Il Mont Velan di Laurent-Joseph Murith

Il versante svizzero del Mont Velan © Wikimedia Commons

Un anno dopo l’esplorazione dei sette ragazzi di Gressoney sul Colle del Lys, considerata la prima ascensione documentata d’alta quota, il 31 agosto 1779 arriva l’eccezionale salita del Mont Vélan da parte dell’abbé Laurent-Joseph Murith. Si tratta di una delle più belle cime del Vallese, non lontano dal Grand Combin.

Nato nel villaggio di Sembrancher nel 1742, cresciuto ai piedi dei ghiacciai, Murith aveva fatto professione di fede nel 1761 ed era stato ordinato sacerdote nel 1766. Uomo colto e intraprendente, studioso di scienze naturali, profondo conoscitore del Vallese, era destinato a diventare curato e priore del Gran San Bernardo, autore di un manuale botanico, accompagnatore dello scienziato ginevrino Horace-Bénédict de Saussure tra le rocce e i ghiacciai svizzeri e guida di Napoleone e del suo esercito nella famosa traversata delle Alpi del 1800. Ma prima di tutto voleva salire la più bella cima di casa: il bianchissimo Vélan, 3731 metri.

Si trema di ammirazione, perché nel 1779 nessuno aveva mai tentato una montagna così difficile e nessuno era mai salito così in alto tranne i sette ragazzi l’anno precedente. Nessuno, soprattutto, si era avventurato su un ghiacciaio così erto, con una pendenza decisamente ragguardevole, e probabilmente nessuno capiva perché proprio un prete volesse provarci, dal momento che scalare le montagne non portava alcun vantaggio materiale, e nemmeno spirituale. 

L’abbé sceglie due cacciatori di provata (o millantata) abilità e buona conoscenza del terreno. Ha bisogno di due compagni solidi, due montanari, anche se l’impresa prende le mosse da una sollecitazione scientifica e forse da una spinta religiosa. Partono alla fine di agosto con tre zaini pesanti, dormono all’addiaccio al limite della vegetazione e il giorno dopo si avvicinano al Glacier de Valsorey, lo spauracchio della comitiva. Il ghiacciaio si mostra ripido e tormentato, spezzato dai crepacci, ostruito dai seracchi. Di notte fa molta paura. L’abbé e i cacciatori sono attrezzati sommariamente: grappette sotto le scarpe – le rudimentali punte di metallo che aiutano i contadini di montagna a non scivolare sul terreno ghiacciato – e alpenstock nel pugno della mano, i lunghi bastoni ferrati utili a cacciare le marmotte e mantenere l’equilibrio sui pendii, non a scavare gradini nel ghiaccio ripido. Murith, per fortuna, ha portato anche una mazza appuntita da geologo. Hanno cibo per qualche giorno e un barometro per le misurazioni. Quando raggiungono il bianco muro che sbarra il cammino, i cacciatori si lamentano per la stanchezza e probabilmente tornerebbero indietro se Murith non impugnasse il martello e cominciasse a incidere una fila di scalini verso la vetta. Intanto esorta i compagni, li rassicura che i mostri non esistono, li incita a non mollare… 
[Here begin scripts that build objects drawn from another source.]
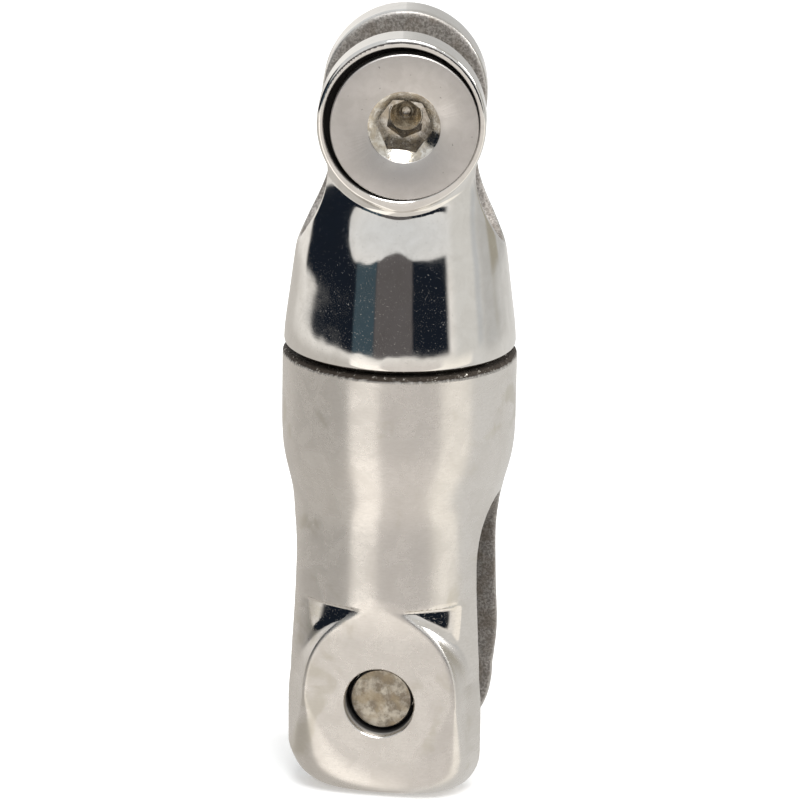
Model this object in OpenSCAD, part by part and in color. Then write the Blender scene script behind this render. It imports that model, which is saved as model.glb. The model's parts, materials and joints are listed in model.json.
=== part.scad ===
// Anchor swivel with two jaws, for joining an anchor's shank to its chain.
// Millimetres. It stands on the ends of its anchor fork, +Z runs up the swivel
// axis towards the chain fork, and the anchor pin lies along Y.

/* [Swivel joint] */
// Height of the top of the barrel, where the two halves meet
joint_h = 58; // [50:0.5:70]
// Outside diameter of the barrel
barrel_d = 30.5; // [28:0.5:34]
// Open gap between the barrel and the bell
ring_gap = 0.6; // [0.5:0.1:1.2]
// Diameter of the swivel bolt's shank
bolt_d = 12; // [10:0.5:13]
// Turn of the chain fork about the swivel axis, in degrees
fork_turn = 8; // [-30:1:30]

/* [Anchor fork] */
// Height of the anchor pin above the fork's ends
anchor_pin_h = 13.2; // [12.4:0.2:15]
// Clear width of the anchor jaw
anchor_jaw_w = 12; // [10:0.5:14]
// Width across the two flat eye faces
anchor_face_w = 25.6; // [24:0.2:27]
// Metal left round the head's counterbore in the eye face
anchor_rim = 0.95; // [0.8:0.05:1.6]
// Metal between the jaw's crown and the bolt's cavity
crown_wall = 4.4; // [4:0.2:6]

/* [Chain fork] */
// Height of the chain pin above the barrel's top
chain_pin_up = 32.2; // [30:0.2:36]
// Clear width of the chain jaw
chain_jaw_w = 12; // [10:0.5:14]
// Width across the two eye faces
chain_face_w = 23.5; // [22:0.2:25]
// Metal left round the head's counterbore in the eye
chain_rim = 1.05; // [0.9:0.05:1.8]
// Height of the jaw's floor above the barrel's top
chain_floor_up = 14.9; // [14:0.2:17]

/* [Pins] */
// Diameter of both pins
pin_d = 8; // [7:0.5:9]
// Height of the shoulder under each pin's head, beyond the grip
shoulder_step = 1; // [0.8:0.1:1.4]
// Diameter of each pin's disc head
head_d = 18.8; // [18:0.2:19]
// Thickness of the disc head
head_t = 2.4; // [2:0.1:3]
// Hexagon socket in the head, across its flats
socket_af = 6.4; // [6:0.2:6.6]
// Diameter of the lock screw in each pin
lock_d = 4.2; // [3.8:0.2:4.6]

/* [Fits] */
// Radial play of a pin or bolt in its hole
run_fit = 0.05; // [0.02:0.01:0.1]
// Radial play of a disc head in its counterbore
head_play = 0.55; // [0.3:0.05:0.6]
// Gap left between neighbouring faces inside the joint
face_gap = 0.12; // [0.1:0.01:0.2]

/* [Hidden] */
$fn = 96;
eps = 0.01;

barrel_r = barrel_d / 2;
shoulder_d = pin_d + 2 * shoulder_step;
anchor_eye_r = head_d / 2 + head_play + anchor_rim;
chain_eye_r = head_d / 2 + head_play + chain_rim;
anchor_waist_r = anchor_face_w / 2 + 0.5;   // round waist, just outside the flats
anchor_belly_r = anchor_waist_r + 0.6;      // fullest level with the pin
lug_end_r = anchor_eye_r + 1.5;             // round end of the head's lug, half width
chain_neck_r = chain_face_w / 2 - 0.05;     // neck, just inside the eye faces
bell_bottom = joint_h + ring_gap;
chain_pin_h = joint_h + chain_pin_up;
chain_floor_h = joint_h + chain_floor_up;
jaw_rise = 9;             // height of the rounded end of each jaw
relief_deep = 1.4;        // pockets beside the top of each anchor eye: depth in
relief_up = 2.1;          // the round waist, height above the eye, half width,
relief_side = 9.4;        // and half the width of the metal that is left
relief_web = 3.6;         // standing between the two
counterbore_t = head_t + 0.35;
pin_tip_inset = 1.9;      // how far the pin's tip stays inside its lug
tip_room = 0.8;           // wider mouth round the tip: extra radius and depth
tip_pocket = 2.3;
tip_r = pin_d / 2 - 0.15; // threaded tip, a touch under the grip's radius
grip_short = 0.1;         // the grip ends this far before the far lug
groove_w = 0.8;           // thread run-out groove behind the grip
groove_deep = 0.5;
washer_t = 0.3;           // thin washer under each disc head
socket_deep = 5.0;
key_af = lock_d + 0.2;    // small hexagon over the lock screw
key_deep = 2.4;
lock_len = 7;
dish_deep = 2;            // conical seat drilled in the lock screw's end
steel = [0.74, 0.72, 0.69];
polished = [0.82, 0.83, 0.85];
dark_steel = [0.55, 0.53, 0.50];
bronze = [0.72, 0.55, 0.32];

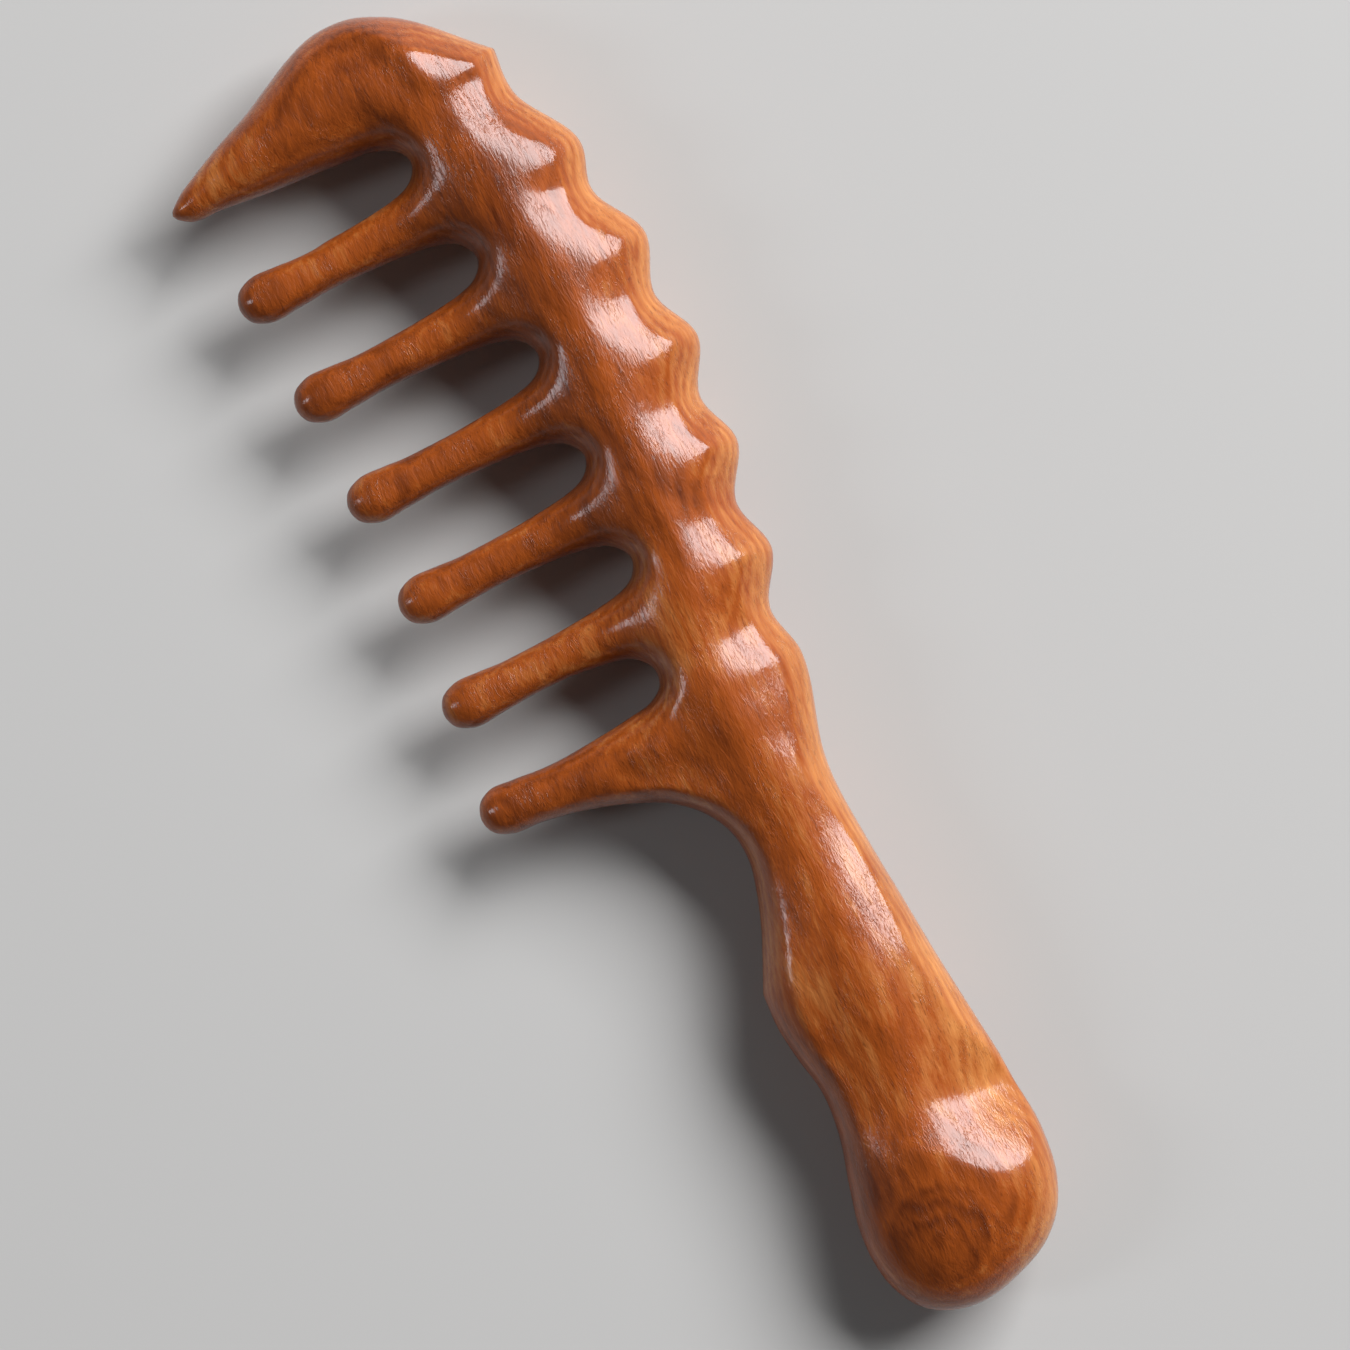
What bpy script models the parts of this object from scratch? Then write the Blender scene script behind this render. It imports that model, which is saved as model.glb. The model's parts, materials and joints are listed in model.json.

Quando i tre pionieri arrivano in cima sono i padroni del mondo, come lo stesso Murith scrive a Horace-Bénédict de Saussure: “Se foste stato con me avreste goduto del più splendido spettacolo di montagne e ghiacciai che si possa immaginare; avreste potuto contemplare una cerchia di picchi di altezza differente, da Torino al Piccolo San Bernardo, dal Gran San Bernardo al Lago di Ginevra, da Vevey al San Gottardo, e ancora dal Gottardo a Torino… Ma non posso promettervi che vi aiuterò a godere della stessa vista, perché malgrado la mia audacia ho passato troppi guai per guadagnarmi la vetta di questo gigante…”.